All of those cost aspects disappear with fiber. “A true fiber laser like we use that is supplied by IPG is solid state, and the generation of the laser beam is delivered through a fiber optic cable to the cutting head,” Bartholomew says.
“Also the conventional wisdom is that you can’t cut thick material with fiber lasers, that you are limited to under 1/4 in.,” Bartholomew says. “Whitney is showing that to be not true. We’ve shown you can cut 3/4-in. plate with fiber. We even have a 12-kW fiber laser cutting 1/4-in. steel at 500 ipm. That is even faster than plasma cutting.”
It should be noted that a fiber laser cutting head is more complex than a CO2 cutting head. The fiber head is completely sealed to prevent contamination. Maintaining the head requires strict attention to procedures, cleaning materials and methods, and environment. While the changing of cover slides and nozzles can be done at the machine, cutting head disassembly and maintenance should be completed in a clean ventilation system.
Because of the advantages of fiber laser, Bartholomew sees the laser industry beginning to change. “The industry is sort of in an in-between state. A lot of laser machine manufacturers have a huge investment in CO2 laser so they need to promote that over the fiber. And CO2 has been around for many years so many companies have those capabilities dialed in for a lot of their processes already.”
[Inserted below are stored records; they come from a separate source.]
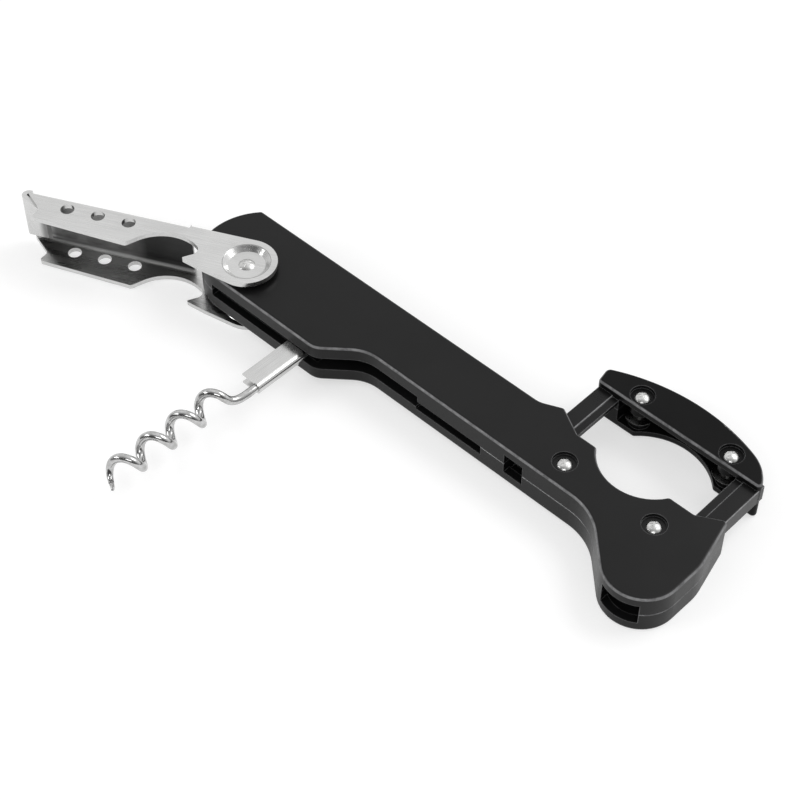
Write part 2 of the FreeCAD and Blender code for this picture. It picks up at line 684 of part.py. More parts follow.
def shell(name, notch, zone, low, height, outer, window, upper):
    """One half of the handle with everything inside it."""
    body = slab(name, belt(handle_outline(notch)), low, height, outer, size.parting)
    hollow_y = ("channel_back_y + wall", "far_edge_y - wall")
    prism(body, "Subtractive", name + "_hollows", zone, rectangles=[
        (("channel_left_x", "shoulder_x - wall / 2"), ("head_near_y + wall", "channel_back_y")),
        (("hollow_left_x", "hollow_split_x - wall / 2"), hollow_y),
        (("hollow_split_x + wall / 2", "hollow_right_x"), hollow_y),
    ], outlines=[belt(lobe_hollow())])
    prism(body, "Subtractive", name + "_slot", SLOT_TOP if upper else SLOT_LOW, rectangles=[
        (("channel_left_x", "groove_left_x"), ("head_near_y - 2", "channel_back_y"))])
    prism(body, "Additive", name + "_seats", zone, rectangles=[
        (sideways(side, "guide_inner + 0.9", "rail_outer + 3.2"), ("seat_y", "seat_face_y"))
        for side in SIDES])
    prism(body, "Subtractive", name + "_windows", window, rectangles=[
        (("square_window_left", "square_window_right"),
         ("neck_near_y - 2", "neck_near_y + wall + 0.1")),
        (("lobe_window_left", "lobe_window_right"),
         ("lobe_y - lobe_radius - 2", "lobe_y - lobe_radius / 2")),
    ])
    prism(body, "Additive", name + "_column", zone,
          circles=[("lever_pivot_x", "0", "rivet_boss_radius")])
    if upper:
        boss = ("parting + shank_half + worm_boss_air", "roof")
        blind = ("parting", "roof + worm_pin_inset")
    else:
        boss = ("plate", "parting - shank_half - worm_boss_air")
        blind = ("plate - worm_pin_inset", "parting + 1")
    prism(body, "Additive", name + "_worm_boss", boss, circles=[("0", "0", "worm_boss_radius")])
    prism(body, "Subtractive", name + "_worm_bore", blind, circles=[("0", "0", "pin_radius + fit")])
    return body


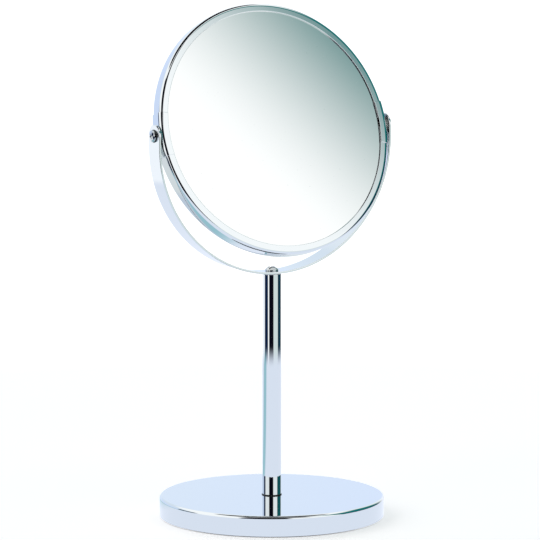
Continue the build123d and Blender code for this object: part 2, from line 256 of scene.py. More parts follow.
def make_piece(name, points, faces, body, nodes, finishes, extra=()):
    """An object from an array of points and an array of quads, its doubles merged, its faces
    turned outwards, smooth but for its sharp edges. It replaces the named nodes."""
    mesh = bpy.data.meshes.new(name)
    mesh.from_pydata(points.reshape(-1, 3), [], [*faces.tolist(), *extra])
    work = bmesh.new()
    work.from_mesh(mesh)
    bmesh.ops.remove_doubles(work, verts=work.verts, dist=1e-7)
    bmesh.ops.dissolve_degenerate(work, edges=work.edges, dist=1e-8)
    bmesh.ops.recalc_face_normals(work, faces=work.faces)
    work.to_mesh(mesh)
    work.free()
    mesh.shade_smooth()
    mesh.set_sharp_from_angle(angle=SHARP_EDGE)
    piece = bpy.data.objects.new(name, mesh)
    bpy.context.scene.collection.objects.link(piece)
    for finish in finishes:
        mesh.materials.append(finish_named(finish))
    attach(piece, body)
    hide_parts(*nodes)
    return piece


def rounded_outline(corners, radii, steps=8, closed=True):
    """Points along straight runs whose corners are rounded to tangent arcs: each arc's centre
    lies on the corner's bisector. A short support run at each end keeps the flats flat."""
    corners = np.array(corners, float)
    last = len(corners) - 1
    points = []
    for i, (corner, radius) in enumerate(zip(corners, radii)):
        before = corners[i - 1] - corner
        after = corners[(i + 1) % len(corners)] - corner
        before = before / np.linalg.norm(before)
        after = after / np.linalg.norm(after)
        at_end = not closed and i in (0, last)
        if radius <= 0 or at_end:
            if closed or i > 0:
                points.append(corner + before * SUPPORT)
            points.append(corner)
            if closed or i < last:
                points.append(corner + after * SUPPORT)
            continue
        half = math.acos(np.clip(before @ after, -1, 1)) / 2
        reach = radius / math.tan(half)
        bisector = (before + after) / np.linalg.norm(before + after)
        centre = corner + bisector * radius / math.sin(half)
        start = corner + before * reach - centre
        end = corner + after * reach - centre
        turn = math.pi - 2 * half
        share_of_turn = np.linspace(0, turn, steps + 1)
        arc = (np.sin(turn - share_of_turn)[:, None] * start
               + np.sin(share_of_turn)[:, None] * end) / math.sin(turn)
        points.append(corner + before * (reach + SUPPORT))
        points.extend(centre + arc)
        points.append(corner + after * (reach + SUPPORT))
    return np.array(points)


def ring_outline(inner, outer, bottom, top, edge, steps, closed=True):
    """Section of a ring, or of a disc when its inner radius is 0, with its outer edges rounded."""
    return rounded_outline([(inner, bottom), (outer, bottom), (outer, top), (inner, top)],
                           [0, edge, edge, 0], steps=steps, closed=closed)


def turned(profile, turns, axes=None, origin=(0, 0, 0)):
    """A profile of radius and height turned about an axis: each point goes round a circle of
    its radius at its height. The axes are two across the axis of turning and the axis itself."""
    across, over, along = np.eye(3) if axes is None else np.array(axes, float)
    around = np.linspace(0, 2 * math.pi, turns, endpoint=False)
    ring = np.cos(around)[:, None] * across + np.sin(around)[:, None] * over
    return (np.array(origin, float)
            + profile[None, :, :1] * ring[:, None, :]
            + profile[None, :, 1:2] * along)


def turned_piece(name, profile, body, node, finish, turns=192, axes=None,
                 origin=(0, 0, 0), closed=True):
    """A piece whose profile is turned all the way round. A profile that isn't closed starts and
    ends on the axis, where its points merge to a pole."""
    points = turned(profile, turns, axes, origin)
    faces = grid_faces(*points.shape[:2], wrap_rows=True, wrap_columns=closed)
    make_piece(name, points, faces, body, [node], [finish])


def head_axes(head):
    """Directions of the leaning head: to the right, up along the glass, and out to the front."""
    right = np.array([1.0, 0.0, 0.0])
    up = np.array([0.0, math.sin(head.tilt), math.cos(head.tilt)])
    front = np.array([0.0, -math.cos(head.tilt), math.sin(head.tilt)])
    return right, up, front


def along_rim(section, start, end, stations, axes, edge):
    """A section of radius and depth carried round the head from one angle to another: each
    station lies in a plane through the head's axis. At both ends the section shrinks inwards
    along its own normals by a quarter circle, which rounds the cut edges."""
    right, up, front = axes
    turn = np.linspace(0, math.pi / 2, 4)
    radius = section[:, 0].max()
    step_in = np.append(edge * (1 - np.cos(turn)), edge + SUPPORT) / radius
    shrink = np.append(edge * (1 - np.sin(turn)), 0.0)
    around = np.concatenate([start + step_in,
                             np.linspace(start + step_in[-1], end - step_in[-1], stations)[1:-1],
                             end - step_in[::-1]])
    shrink = np.concatenate([shrink, np.zeros(stations - 2), shrink[::-1]])
    run = np.roll(section, -1, axis=0) - np.roll(section, 1, axis=0)
    normal = np.stack([run[:, 1], -run[:, 0]], axis=-1)
    normal = normal / np.linalg.norm(normal, axis=1, keepdims=True)
    inwards = np.sign(np.sum(section[:, 0] * np.roll(section[:, 1], -1)
                             - section[:, 1] * np.roll(section[:, 0], -1)))
    shaped = section[None] - inwards * shrink[:, None, None] * normal[None]
    outward = np.cos(around)[:, None] * right + np.sin(around)[:, None] * up
    return (np.array(PIVOT)
            + shaped[:, :, :1] * outward[:, None, :]
            + shaped[:, :, 1:2] * front)


# Materials

def add(tree, kind, settings=None, **inputs):
    """Add a node to a tree. Settings are its own properties; each input is a number, a colour or
    the output that feeds it, and names hold underscores for spaces."""
    node = tree.nodes.new(kind)
    for key, value in (settings or {}).items():
        setattr(node, key, value)
    for key, value in inputs.items():
        place = int(key[1:]) if key[0] == "i" and key[1:].isdigit() else key.replace("_", " ")
        if isinstance(value, bpy.types.NodeSocket):
            tree.links.new(value, node.inputs[place])
        else:
            node.inputs[place].default_value = value
    return node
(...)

So it comes down to the technology becoming more well-known. “Companies have to look at it a little bit differently than from a conventional perspective so they can change the way they are doing things,” Bartholomew says. “There is an attitude that what you did with CO2 should just be plowed into what you are doing with fiber, but you have to come in with a new perspective in order to be able to optimize that fiber laser process.”